O’Keeffe and her modernist contemporaries were essentially investigating patterns in nature to discover how drawing could be used to communicate self.  She was encapsulating in shapes and colours a rich array of human emotions and mental associations suggested by material objects.  Eigen and other neural scientists of the 1970s were trying to discover how scientific ideas about an ‘unseeable’ network of proteins could be communicated as drawings.  Inevitably, science has to use ‘artistic methods’ to depict the patterns it discovers.  Graphicity actually evolved for this very purpose of comprehending how we can control our social evolution.  The depiction of supercycles is obviously useful knowledge.  Scientific diagrams are part of a universal language, underpinned by a precise terminology and an agreed set of international symbols, although the scientists who are at the cutting edge of neural networks are a relatively small subculture of understanding.  This may be contrasted with the subculture grouped around the makers and critics of non-representational works of art.  For example, Georgia O’Keeffe’s picture ‘Black Diagonal’, one of a series of abstract charcoals, utilises her own personal non-verbal language of symbols to represent a particular state of mind.  In this sense it is not a visual aid for viewers to understand her mental discovery.  She put it this way:
“There are people who have made me see shapes…I have painted portraits that to me are almost photographic.  I remember hesitating to show the paintings, they looked so real to me.  But they have passed into the world as abstractions-no one seeing what they are”.

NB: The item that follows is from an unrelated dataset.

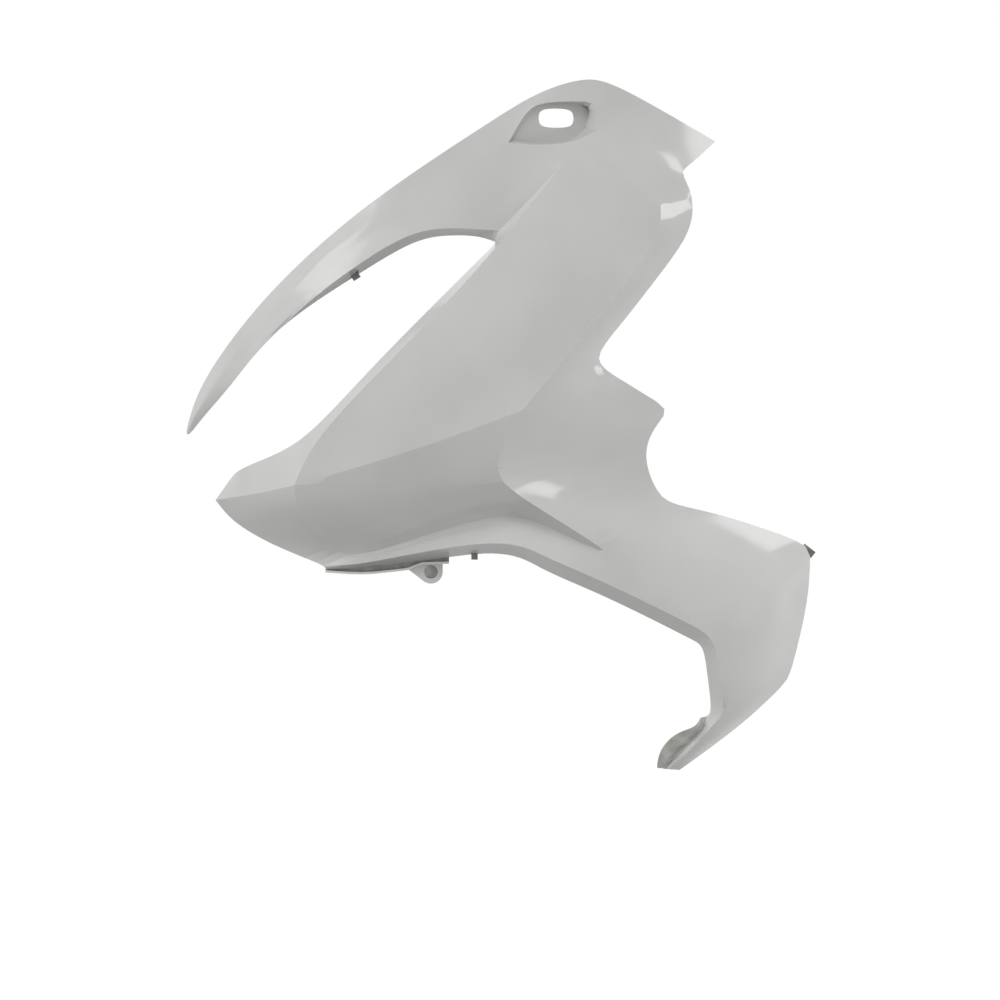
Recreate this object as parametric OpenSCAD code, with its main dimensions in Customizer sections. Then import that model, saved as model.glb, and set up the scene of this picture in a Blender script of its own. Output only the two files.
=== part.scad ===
// Left side fairing of a motorcycle, one moulded piece.
// Millimetres. X runs rearward, Y inward to the bike, Z up.
// The origin is on the axis of the screw ear, at the mouth of its socket.

/* [Shell] */
// wall thickness of the moulding
wall = 2.5; // [2:0.1:3]
// rise of the main panel between its edges
panel_crown = 5; // [0:1:10]
// hollow of the dark lower panel
chin_hollow = 4; // [0:1:8]
// rise of the tail panel between its edges
tail_crown = 9; // [2:1:14]
// rounding passes over the cage
passes = 2; // [1:1:2]

/* [Mirror seat] */
// length of the slot
slot_len = 37; // [28:1:40]
// height of the slot
slot_high = 20; // [16:1:22]
// corner size of the slot
slot_corner = 6; // [3:1:7]
// depth of the seat floor at the slot
seat_depth = 11; // [9:0.5:14]
// draft of the seat walls, as a share of the way to the slot
seat_draft = 0.2; // [0.12:0.02:0.3]

/* [Flanges] */
// depth of the flange over the headlight opening
brow_flange = 18; // [12:1:22]
// how far that flange leans out, front view
brow_lean = 9; // [6:1:11]
// depth of the flange along the lower edge
lower_flange = 24; // [16:1:28]
// how far that flange leans out, front view
lower_lean = 14; // [10:1:16]

// depth of the channel lip below it
lip_run = 9; // [7:0.5:12]
// height of the web that joins lip and flange
lip_rise = 12; // [10:1:14]

/* [Screw ear] */
// radius of the ear
ear_r = 13; // [12:0.5:14]
// thickness of the ear plate
ear_t = 4; // [3:0.5:5]
// bore radius of the screw socket
bore_r = 7.5; // [5:0.5:8]
// bore depth of the screw socket
bore_depth = 9; // [7:0.5:11]
// wall around and behind the bore
cup_wall = 2.5; // [2:0.5:3.5]

/* [Hidden] */
$fn = 48;
paint = [0.77, 0.77, 0.75];

// Points the skin passes through, front view measured from the ear.

// upper edge of the horn, tip to crown
horn_top = [
    [-277, 114, 151], [-267, 109, 189], [-243, 98, 233], [-191, 78, 299], [-119, 59, 368],
    [-36, 38, 431], [67, 24, 498]
];
// upper edge over the mirror seat, then down to the rear top corner
crown_edge = [
    [107, 20, 522], [137, 16, 535], [166, 15, 542], [197, 14, 539], [255, 20, 509],
    [314, 30, 476]
];
// faint crease along the horn
horn_crease = [
    [-264, 104, 183], [-235, 91, 223], [-180, 69, 290], [-108, 48, 358], [-21, 30, 415]
];
// middle of the horn and of the blade
horn_mid = [
    [-262, 103, 179], [-228, 88, 217], [-174, 63, 279], [-97, 40, 345], [-20, 24, 394],
    [43, 13, 421], [102, 1, 433]
];
// fold line over the headlight opening, tip to the brow
horn_low = [
    [-259, 105, 171], [-223, 86, 210], [-168, 58, 272], [-87, 33, 335], [-23, 17, 372],
    [21, 9, 378], [52, 4, 377], [75, -1, 375]
];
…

Whether it is representational or abstract, each observer is left to translate a picture according to his or her own mindset, whether it is representational or abstract.  The first person to comment on O’ Keeffe’s abstract charcoal drawings, William Murrell Fisher, was struck by their transcendence and found evidence in them of “consciousness…that one’s self is other than oneself, is something larger, something almost tangibly universal, since it is en rapport with a wholeness in which one’s separateness is, for the time, lost”.  He characterised the works as “mystical and musical”.  It is inevitable that this initial idiosyncratic response set the traits in O’ Keeffe’s work that have been of continuing interest to reviewers ever since.  This long-running dialogue is largely confined to a relatively small community of museum curators and art commentators.  It is also an indication of the powerful role of non- representational art in maintaining sub-cultures of understanding that consist of people whose job it is to write about such matters, and who develop a mental allegiance to, and often a commercial interest in, particular artists.